Every namespace gets a quota. I set defaults at the team level and let teams request increases through a PR:

apiVersion: v1
kind: ResourceQuota
metadata:
  name: default-quota
  namespace: payments-dev
spec:
  hard:
    requests.cpu: "4"
    requests.memory: 8Gi
    limits.cpu: "8"
    limits.memory: 16Gi
    count/pods: "40"

Dev namespaces get tighter quotas than staging/prod. This prevents someone's dev deployment from starving production workloads during a cluster resource crunch.

Network policies

Default-deny ingress at the namespace level, then explicitly open what's needed:

# Applied to every namespace at creation time
apiVersion: networking.k8s.io/v1
kind: NetworkPolicy
metadata:
  name: default-deny-ingress
spec:
  podSelector: {}
  policyTypes:
    - Ingress

Cross-team traffic (e.g. checkout calling payments) requires an explicit policy in the receiving namespace. This makes service dependencies visible and auditable rather than implicit.


The exceptions

Shared infrastructure namespaces sit outside this model:

monitoring/      # Prometheus, Grafana, AlertManager
ingress/         # ingress-nginx or GKE Gateway
cert-manager/
argocd/
kube-system/

These are platform-owned, not team-owned. Nobody outside the platform team gets write access here.

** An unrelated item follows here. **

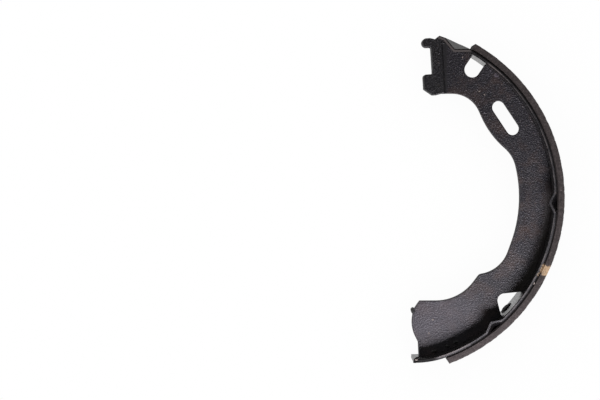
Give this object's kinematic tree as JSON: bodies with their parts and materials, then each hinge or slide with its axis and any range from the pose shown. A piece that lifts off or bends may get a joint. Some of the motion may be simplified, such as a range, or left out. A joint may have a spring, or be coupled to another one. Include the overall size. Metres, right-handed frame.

Ephemeral preview environments are a special case too. For PR-based preview deploys I use a separate naming convention: preview-{pr-number}. They're created and destroyed by CI, with a short TTL enforced by a simple CronJob that culls namespaces older than 48 hours.


What I'd change

If I were starting from scratch today I'd make the team identifier in the namespace name match the GitHub team slug exactly. When they don't match you end up maintaining a mapping table somewhere, and that table always drifts.

I'd also set LimitRange defaults from day one. Teams that don't set resource requests/limits on their containers cause unpredictable scheduling. A LimitRange that injects sensible defaults means you catch this at deploy time rather than during an incident.


The right namespace model is the one your team can reason about at 2am when something is on fire. Hopefully this one makes that slightly less miserable.